At its core, written English is a different language from spoken English, and we shouldn't treat it as the same thing.  As much fun as I had reordering the alphabet to fit my whims, I'm all too happy to put the blocks back in their box.


  1. While this system may ultimately be too unwieldy to implement, I happened to note that the Gettysburg Address was 30 characters shorter thus written than it is in its original form, so there is that.
    However, even if multiple experts agreed and publicly stated that this system is more efficient than the current one, we already know how Americans would respond. Just look at the metric system. Hardly anyone can convert from yards to miles without help, while meters to kilometers is a breeze. Yet we continue to use our silly measurements which are rumored to be based on a certain royal's shoe just because it's easier than changing at this point.
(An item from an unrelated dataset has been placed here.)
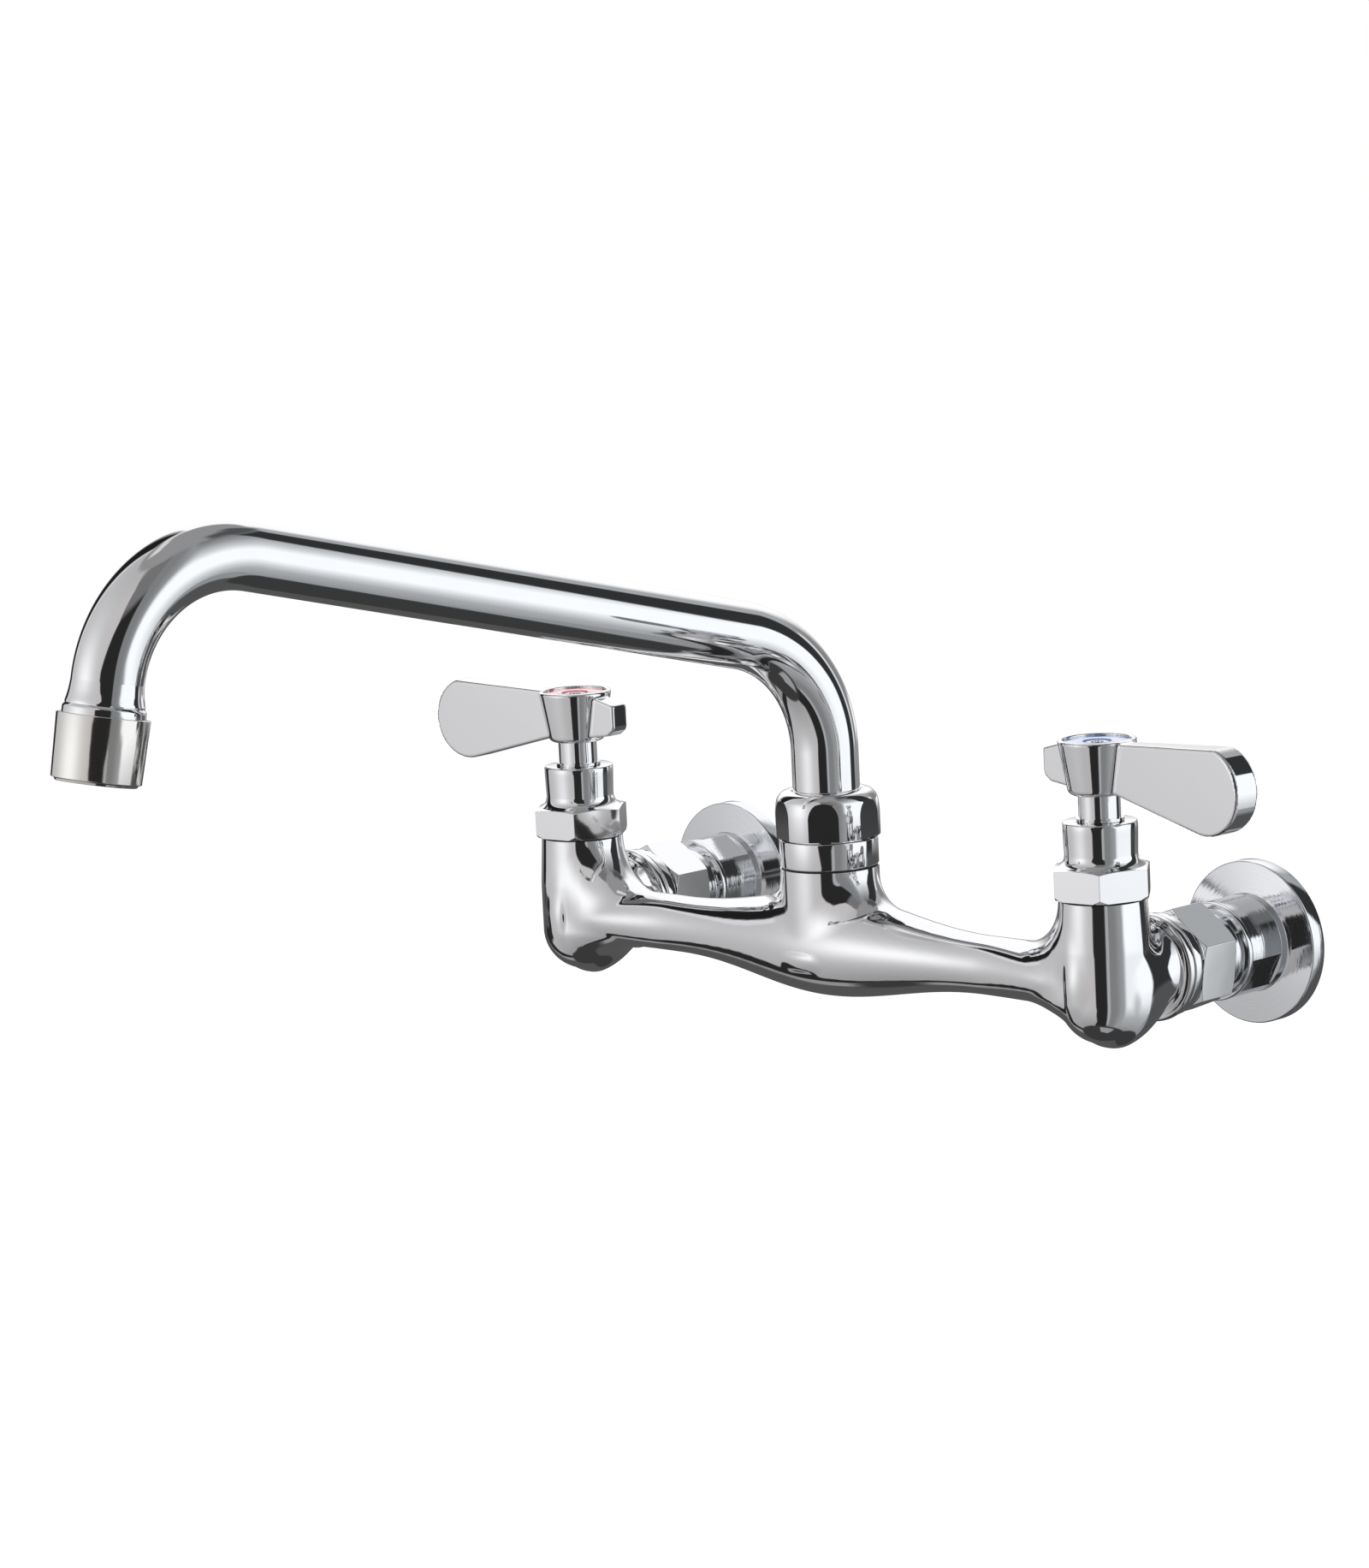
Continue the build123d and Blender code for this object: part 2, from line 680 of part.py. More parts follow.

  2. Yes, I agree with you about the metric system. As intuitive and practical as it is, there's no reason we shouldn't be adopting it for practical matters.

    When it comes to written language, though, I think there's something to be said for continuity with the past that overrides practicality. I think people also feel that continuity with the Imperial system of measurements. They actually use both systems side by side in the UK, and I don't see any problem with that.

  3. That's the point I was trying to make, actually. Continuity overrides practicality in this case because it's actually more practical to carry on as always than it is to attempt a complete overhaul of the system. I should have been more clear.

    I did not know that about the UK, but it makes sense. It would certainly be nice to see the metric and imperial systems side by side here on anything besides a ruler.